Customer-centricity in Microfinance: How to make it work
Microfinance clients are sometimes wrongly perceived as people who need financial help and are not likely to bring any value to the table. This is the wrong view of people who are working hard and economically engaged with efforts to put food on their tables. They see microfinance clients as mere survival-seeker; poor people who have nothing to offer anyone and whose only concern is how to make it through one month and into the next. Obviously, this is a warped or at best, wrong view of a group of people who belong to the class considered to hold the fortune at the bottom of the pyramid. This kind of view of the active poor clients of microfinance institutions seems to guarantee one thing: disdain that ensures that clients are not given due consideration and regard in the scheme of things the operators do.
This picture seems to fit the one painted by Peter Fader in his book: “Customer Centricity: Focus on the Right Customer for Strategic Advantage”. According to him, not all customers of a company impact its bottom line in a positive way. In other words, not all customers contribute to the profit. Some are not profitable because not all customers and their transactions lead to profit. No matter how much one tries, it is all motions and little movement on the profit side. For this reason, Peter was straight with his readers: go for the customers that sustain the business. Clearly, he recommends that companies should seek out the best customers and focus on them and avoid wasting time with those that have nothing to offer.
To be customer centric is to focus on the provision of good customer experience. Every success-driven organisation manages its interaction with its customers. Such interaction management, though involving substantial expenditure of time and other resources, is a key way to foster loyalty of customers. It is therefore little wonder that companies do not strive to provide this premium experience to all manner of customers. Customer centricity involves intensely listening to the customer and taking their views and needs into consideration when designing products and services. This is where the problem lies. Microfinance institutions often do not place much value on their clients. They do not consider these clients deserving of the time and energy required to affect a proper customer experience. The result is that many operators provide services that are either unsuitable or irrelevant to the needs of their clients.

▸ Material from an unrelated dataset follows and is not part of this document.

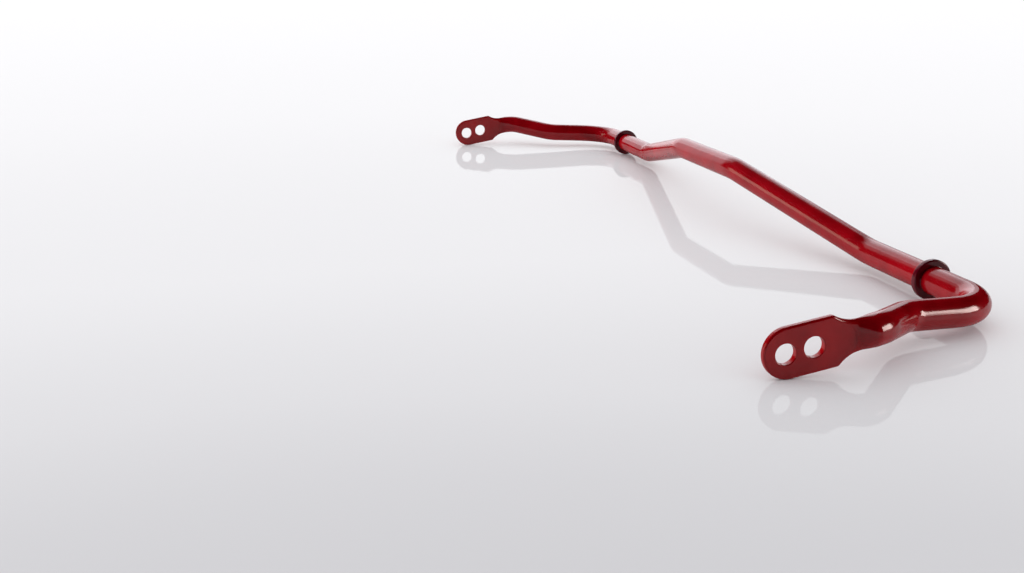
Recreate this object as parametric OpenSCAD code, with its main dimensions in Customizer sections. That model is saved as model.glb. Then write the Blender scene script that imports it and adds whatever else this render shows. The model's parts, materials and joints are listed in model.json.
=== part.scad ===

There is need to return to the core values of customer centric micro financing. This begins with demand-side insight, which forms the basic ingredients for the design of innovative products. And there is no progress without innovation. Informal sector operators, including individuals that are poor but economically active, do not have access to financial services, whether credit or savings. They resort to informal credit and savings institutions that often compound their bad situations. These sources include the money lenders that set out with a mind-set of usury and cheating, and the itinerant bankers (Esusu operators) who charge them a fee for helping them save their money.
I always say that microfinance begins as an innovation and only innovation can lift it beyond the past time of charity minded individuals and organizations. The first innovation occurs at inception of the microfinance institution, when individuals lacking in any form of credit worthiness are granted unsecured facilities based on some esoteric ideas about the sincerity of the economically active poor. That is innovative indeed. The second innovation should happen in the area of product design and implementation that improve substantially the risk of loan loss and hence promote sustainability and outreach.
There is no better time for operators to consider investing massively in client centred service delivery. The country is hopefully getting fully out of recession. With some luck, the economy will fully turn around soon. Many small businesses died during the recession.